## Supplied information
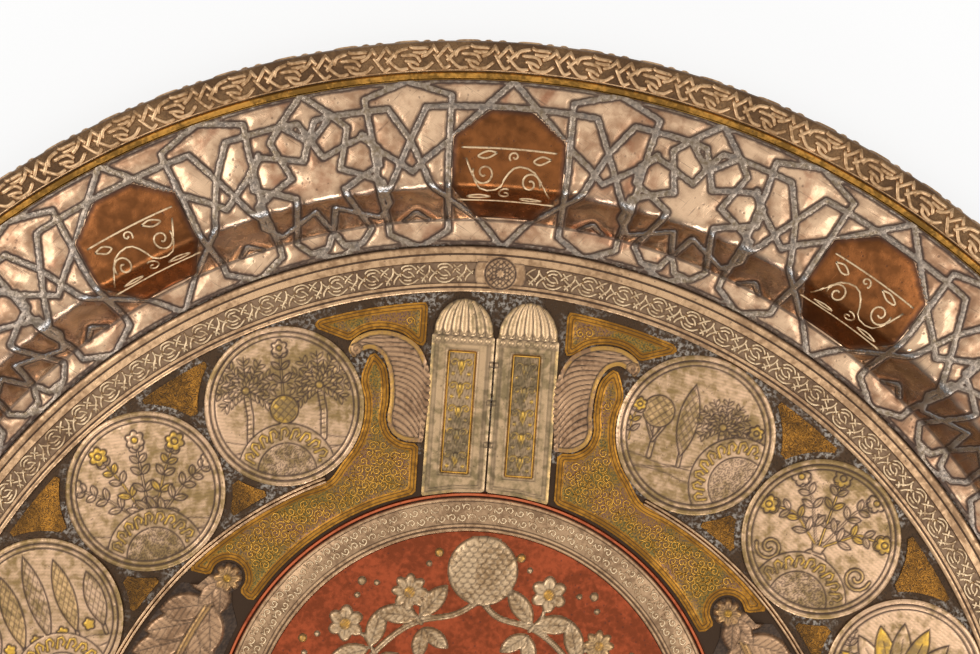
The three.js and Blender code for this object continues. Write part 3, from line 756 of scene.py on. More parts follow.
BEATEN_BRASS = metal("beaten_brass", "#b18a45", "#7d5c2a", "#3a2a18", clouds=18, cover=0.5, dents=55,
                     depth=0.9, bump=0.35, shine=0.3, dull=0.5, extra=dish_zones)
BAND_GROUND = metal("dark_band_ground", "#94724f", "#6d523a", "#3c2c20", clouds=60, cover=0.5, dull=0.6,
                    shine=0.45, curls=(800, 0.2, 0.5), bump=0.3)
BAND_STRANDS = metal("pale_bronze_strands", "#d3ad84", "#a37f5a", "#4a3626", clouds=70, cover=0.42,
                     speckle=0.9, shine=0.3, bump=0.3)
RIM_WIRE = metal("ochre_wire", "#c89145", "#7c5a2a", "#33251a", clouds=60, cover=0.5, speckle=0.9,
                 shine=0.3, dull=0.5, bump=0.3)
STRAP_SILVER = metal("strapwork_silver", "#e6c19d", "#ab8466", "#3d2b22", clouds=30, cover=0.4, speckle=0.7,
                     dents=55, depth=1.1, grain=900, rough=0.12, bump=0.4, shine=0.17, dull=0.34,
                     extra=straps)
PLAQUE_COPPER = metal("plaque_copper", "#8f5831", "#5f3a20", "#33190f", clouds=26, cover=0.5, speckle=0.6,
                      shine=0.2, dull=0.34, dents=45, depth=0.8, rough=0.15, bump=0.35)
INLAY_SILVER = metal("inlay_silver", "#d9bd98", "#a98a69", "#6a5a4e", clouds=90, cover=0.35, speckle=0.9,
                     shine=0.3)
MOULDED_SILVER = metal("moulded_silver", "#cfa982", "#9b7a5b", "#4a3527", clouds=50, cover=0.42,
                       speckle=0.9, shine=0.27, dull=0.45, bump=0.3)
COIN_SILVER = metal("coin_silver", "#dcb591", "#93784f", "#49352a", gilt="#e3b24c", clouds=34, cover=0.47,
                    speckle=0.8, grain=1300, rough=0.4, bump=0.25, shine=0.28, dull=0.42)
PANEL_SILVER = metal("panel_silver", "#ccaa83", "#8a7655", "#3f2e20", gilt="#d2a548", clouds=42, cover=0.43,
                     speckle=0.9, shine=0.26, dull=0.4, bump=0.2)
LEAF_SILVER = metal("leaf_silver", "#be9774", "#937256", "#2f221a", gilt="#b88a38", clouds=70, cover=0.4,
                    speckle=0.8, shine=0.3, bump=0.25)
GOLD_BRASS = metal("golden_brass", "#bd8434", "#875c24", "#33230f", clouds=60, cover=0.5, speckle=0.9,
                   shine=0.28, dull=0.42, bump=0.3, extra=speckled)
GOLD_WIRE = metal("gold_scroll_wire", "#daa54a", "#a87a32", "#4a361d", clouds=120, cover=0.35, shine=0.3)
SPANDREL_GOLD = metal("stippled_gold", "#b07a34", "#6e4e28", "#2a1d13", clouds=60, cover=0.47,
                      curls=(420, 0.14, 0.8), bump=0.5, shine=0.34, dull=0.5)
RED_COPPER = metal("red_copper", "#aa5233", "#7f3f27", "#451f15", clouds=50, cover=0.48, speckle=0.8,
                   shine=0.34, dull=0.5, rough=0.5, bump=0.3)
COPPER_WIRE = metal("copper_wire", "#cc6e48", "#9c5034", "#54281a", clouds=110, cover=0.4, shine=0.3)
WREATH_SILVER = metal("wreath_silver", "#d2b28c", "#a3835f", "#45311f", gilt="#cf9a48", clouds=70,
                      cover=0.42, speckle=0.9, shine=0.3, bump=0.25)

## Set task
Write the data back out verbatim.

## Task result
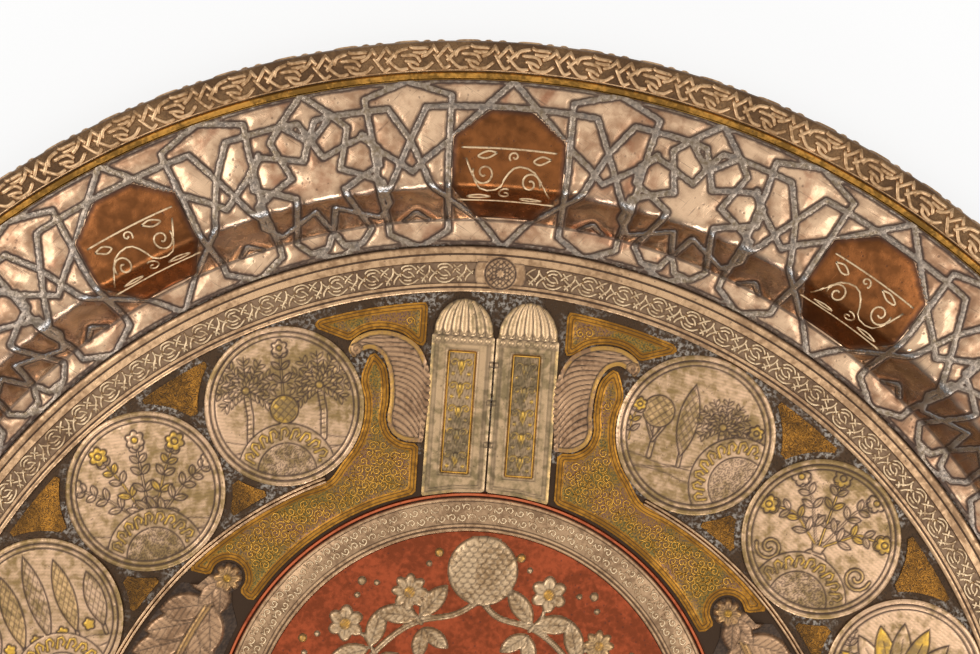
The three.js and Blender code for this object continues. Write part 3, from line 756 of scene.py on. More parts follow.
BEATEN_BRASS = metal("beaten_brass", "#b18a45", "#7d5c2a", "#3a2a18", clouds=18, cover=0.5, dents=55,
                     depth=0.9, bump=0.35, shine=0.3, dull=0.5, extra=dish_zones)
BAND_GROUND = metal("dark_band_ground", "#94724f", "#6d523a", "#3c2c20", clouds=60, cover=0.5, dull=0.6,
                    shine=0.45, curls=(800, 0.2, 0.5), bump=0.3)
BAND_STRANDS = metal("pale_bronze_strands", "#d3ad84", "#a37f5a", "#4a3626", clouds=70, cover=0.42,
                     speckle=0.9, shine=0.3, bump=0.3)
RIM_WIRE = metal("ochre_wire", "#c89145", "#7c5a2a", "#33251a", clouds=60, cover=0.5, speckle=0.9,
                 shine=0.3, dull=0.5, bump=0.3)
STRAP_SILVER = metal("strapwork_silver", "#e6c19d", "#ab8466", "#3d2b22", clouds=30, cover=0.4, speckle=0.7,
                     dents=55, depth=1.1, grain=900, rough=0.12, bump=0.4, shine=0.17, dull=0.34,
                     extra=straps)
PLAQUE_COPPER = metal("plaque_copper", "#8f5831", "#5f3a20", "#33190f", clouds=26, cover=0.5, speckle=0.6,
                      shine=0.2, dull=0.34, dents=45, depth=0.8, rough=0.15, bump=0.35)
INLAY_SILVER = metal("inlay_silver", "#d9bd98", "#a98a69", "#6a5a4e", clouds=90, cover=0.35, speckle=0.9,
                     shine=0.3)
MOULDED_SILVER = metal("moulded_silver", "#cfa982", "#9b7a5b", "#4a3527", clouds=50, cover=0.42,
                       speckle=0.9, shine=0.27, dull=0.45, bump=0.3)
COIN_SILVER = metal("coin_silver", "#dcb591", "#93784f", "#49352a", gilt="#e3b24c", clouds=34, cover=0.47,
                    speckle=0.8, grain=1300, rough=0.4, bump=0.25, shine=0.28, dull=0.42)
PANEL_SILVER = metal("panel_silver", "#ccaa83", "#8a7655", "#3f2e20", gilt="#d2a548", clouds=42, cover=0.43,
                     speckle=0.9, shine=0.26, dull=0.4, bump=0.2)
LEAF_SILVER = metal("leaf_silver", "#be9774", "#937256", "#2f221a", gilt="#b88a38", clouds=70, cover=0.4,
                    speckle=0.8, shine=0.3, bump=0.25)
GOLD_BRASS = metal("golden_brass", "#bd8434", "#875c24", "#33230f", clouds=60, cover=0.5, speckle=0.9,
                   shine=0.28, dull=0.42, bump=0.3, extra=speckled)
GOLD_WIRE = metal("gold_scroll_wire", "#daa54a", "#a87a32", "#4a361d", clouds=120, cover=0.35, shine=0.3)
SPANDREL_GOLD = metal("stippled_gold", "#b07a34", "#6e4e28", "#2a1d13", clouds=60, cover=0.47,
                      curls=(420, 0.14, 0.8), bump=0.5, shine=0.34, dull=0.5)
RED_COPPER = metal("red_copper", "#aa5233", "#7f3f27", "#451f15", clouds=50, cover=0.48, speckle=0.8,
                   shine=0.34, dull=0.5, rough=0.5, bump=0.3)
COPPER_WIRE = metal("copper_wire", "#cc6e48", "#9c5034", "#54281a", clouds=110, cover=0.4, shine=0.3)
WREATH_SILVER = metal("wreath_silver", "#d2b28c", "#a3835f", "#45311f", gilt="#cf9a48", clouds=70,
                      cover=0.42, speckle=0.9, shine=0.3, bump=0.25)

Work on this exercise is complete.